Mean aqi for Los Angeles county cities : 16.285714285714285
Mean aqi for Non - Los Angeles county cities : 11.0


#### Step 1:
**Formulate your null and alternative hypotheses:**

*   $H_0$: There is no difference in the mean AQI between Los Angeles County and the rest of California.
*   $H_A$: There is a difference in the mean AQI between Los Angeles County and the rest of California.


#### Step 2:
**Set the significance level:**

In [6]:
significance_level = 0.05

#### Step 3:
**Determine the appropriate test procedure:**

Here, we are comparing the sample means between two independent samples. Therefore, I will utilize a **two-sample  𝑡-test**.

#### Step 4:
**Compute the P-value**

In [7]:
stats.ttest_ind(a=la_aqi['aqi'], b=non_la_aqi['aqi'], equal_var=False)

Ttest_indResult(statistic=2.1107010796372014, pvalue=0.049839056842410995)

#### Step 5:
The p-value comes out to be 0.0498 or 4.98% which is less than our significance level of 0.05 or 5%. Hence, we will reject the null-hypothesis and we conclude that there is a statistical significance between the mean aqi's of la county cities and non-la county cities.

## Activity 2

To calculate the mean AQI of New York and mean AQI of Ohio, we will first have to subset our data.

In [8]:
ny_aqi = aqi[aqi['state_name'] == 'New York']
ohio_aqi = aqi[aqi['state_name'] == 'Ohio']

print('Mean aqi for New York county cities :', ny_aqi['aqi'].mean())
print('Mean aqi for Ohio county cities :', ohio_aqi['aqi'].mean())
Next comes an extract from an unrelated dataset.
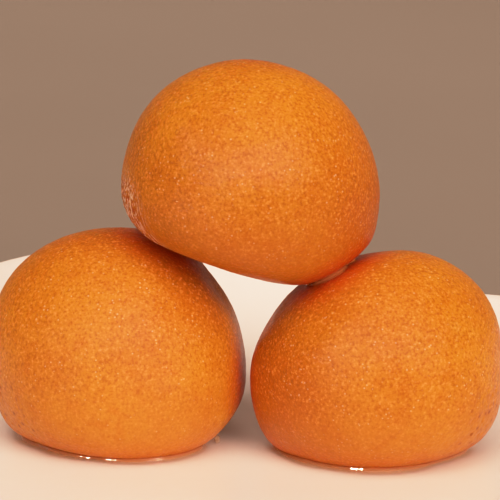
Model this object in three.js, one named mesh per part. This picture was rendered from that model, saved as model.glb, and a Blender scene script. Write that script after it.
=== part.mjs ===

Mean aqi for New York county cities : 2.5
Mean aqi for Ohio county cities : 3.3333333333333335


#### Step 1:
**Formulate your null and alternative hypotheses:**

*   $H_0$: The mean AQI of New York is greater than or equal to that of Ohio.
*   $H_A$: The mean AQI of New York is **below** that of Ohio.


#### Step 2:
**Significance Level (remains at 5%)**

#### Step 3:
**Determine the appropriate test procedure:**

Here, you are comparing the sample means between two independent samples in one direction. Therefore, you will utilize a **two-sample  𝑡-test**.

#### Step 4:
**Compute the P-value**

In [9]:
stats.ttest_ind(a=ny_aqi['aqi'], b=ohio_aqi['aqi'], alternative='less', equal_var=False)

Ttest_indResult(statistic=-2.025951038880333, pvalue=0.030446502691934697)

#### Step 5:
The p-value comes out to be 0.0304 or 3.04% which is less than our significance level of 0.05 or 5%. Hence, we will reject the null-hypothesis and we conclude that there is a statistical significance between the mean aqi's of New York and Ohio.

## Activity 3

To calculate the mean AQI of Michigan, we will first have to subset our data.

In [10]:
michigan_aqi = aqi[aqi['state_name'] == 'Michigan']

print('Mean aqi for Michigan state cities :', michigan_aqi['aqi'].mean())

Mean aqi for Michigan state cities : 8.11111111111111


#### Step 1:
**Formulate your null and alternative hypotheses here:**

*   $H_0$: The mean AQI of Michigan is less than or equal to 10.
*   $H_A$: The mean AQI of Michigan is greater than 10.


#### Step2:
**Significance Level (remains at 5%)**

#### Step 3:
Determine the appropriate test procedure:

Here, you are comparing one sample mean relative to a particular value in one direction. Therefore, you will utilize a **one-sample  𝑡-test**. 

#### Step 4:
**Compute the P-value**
In the previous 2 activities, we were comparing means between two samples. But here, we will have to check statistical significance whether Michigan's AQI is 10 or more. So, we will assign popmean attribute as 10.

In [11]:
stats.ttest_1samp(a=michigan_aqi['aqi'], popmean=10, alternative='greater')

Ttest_1sampResult(statistic=-1.7395913343286131, pvalue=0.9399405193140109)

#### Step 5:
The p-value comes out to be 0.9399 or 93.99% which is more than our significance level of 0.05 or 5%. Hence we fail to reject our null-hypothesis and we accept our alternative hypothesis that the mean AQI for the state of Michigan is greater than 10.